Efficient Learning of Fast Inverse Kinematics with Collision Avoidance
Johannes Tenhumberg, Arman Mielke, Berthold Bäuml
TL;DR
The paper addresses the challenge of computing collision-free inverse kinematics for high-DoF robots in arbitrary, sensor-derived environments. It combines an optimization-based IK framework with learning-based warm-starts, offering supervised and unsupervised training paths, and encodes environments with Basis Point Set. The key contributions are a fast solver achieving under 10 ms on a CPU for a 19-DoF humanoid, a twin-headed network with a singularity-free unit-vector output, and an unsupervised training regime that bypasses data generation while delivering comparable or better performance than supervised training. The results show large speedups and robust generalization to unseen 3D scenes, making real-time collision-free IK practical for real-world manipulation and grasping tasks.
Abstract
Fast inverse kinematics (IK) is a central component in robotic motion planning. For complex robots, IK methods are often based on root search and non-linear optimization algorithms. These algorithms can be massively sped up using a neural network to predict a good initial guess, which can then be refined in a few numerical iterations. Besides previous work on learning-based IK, we present a learning approach for the fundamentally more complex problem of IK with collision avoidance. We do this in diverse and previously unseen environments. From a detailed analysis of the IK learning problem, we derive a network and unsupervised learning architecture that removes the need for a sample data generation step.

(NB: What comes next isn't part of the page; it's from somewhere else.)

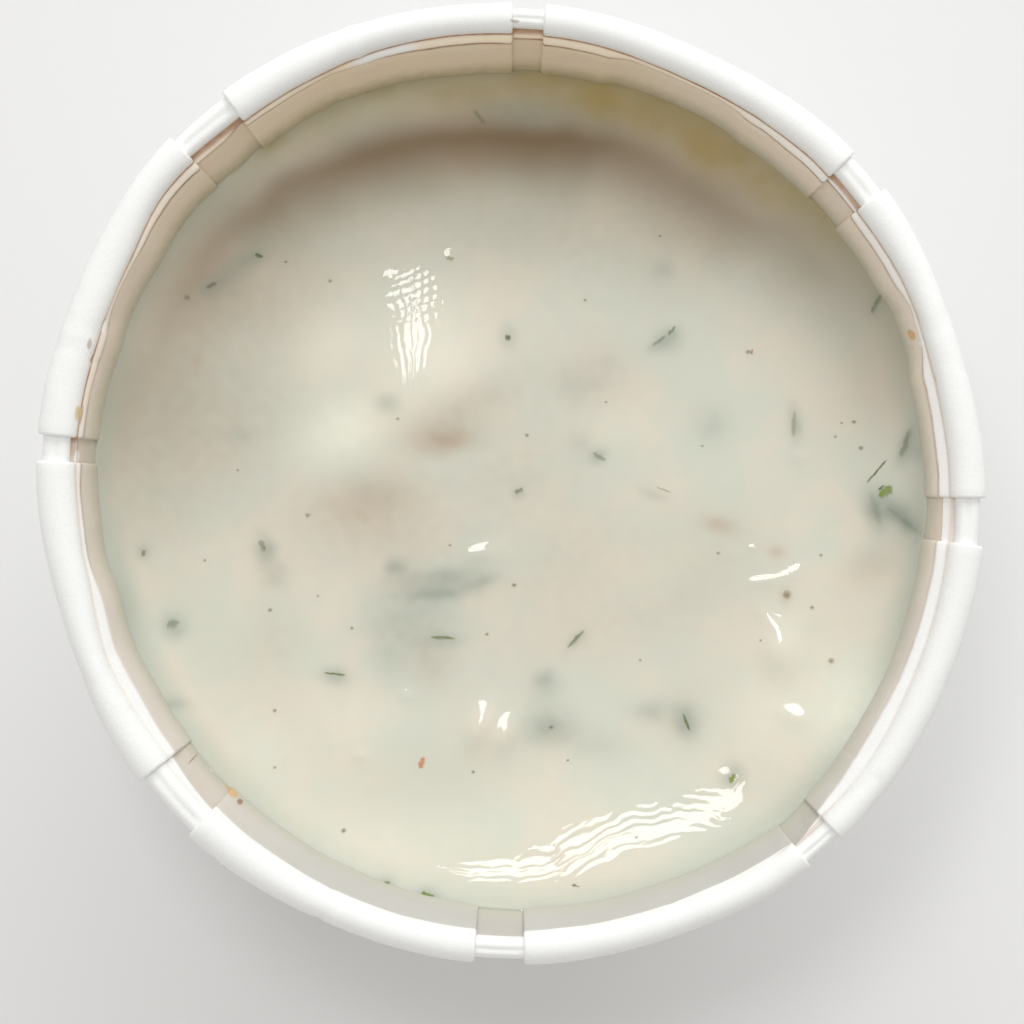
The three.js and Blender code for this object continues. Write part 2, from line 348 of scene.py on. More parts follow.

Using the trained network's prediction as an initial guess for a two-stage Jacobian-based solver allows for fast and accurate computation of the collision-free IK. For the humanoid robot, Agile Justin (19 DoF), the collision-free IK is solved in less than 10 milliseconds (on a single CPU core) and with an accuracy of 10^-4 m and 10^-3 rad based on a high-resolution world model generated from the robot's integrated 3D sensor. Our method massively outperforms a random multi-start baseline in a benchmark with the 19 DoF humanoid and challenging 3D environments. It requires ten times less training time than a supervised training method while achieving comparable results.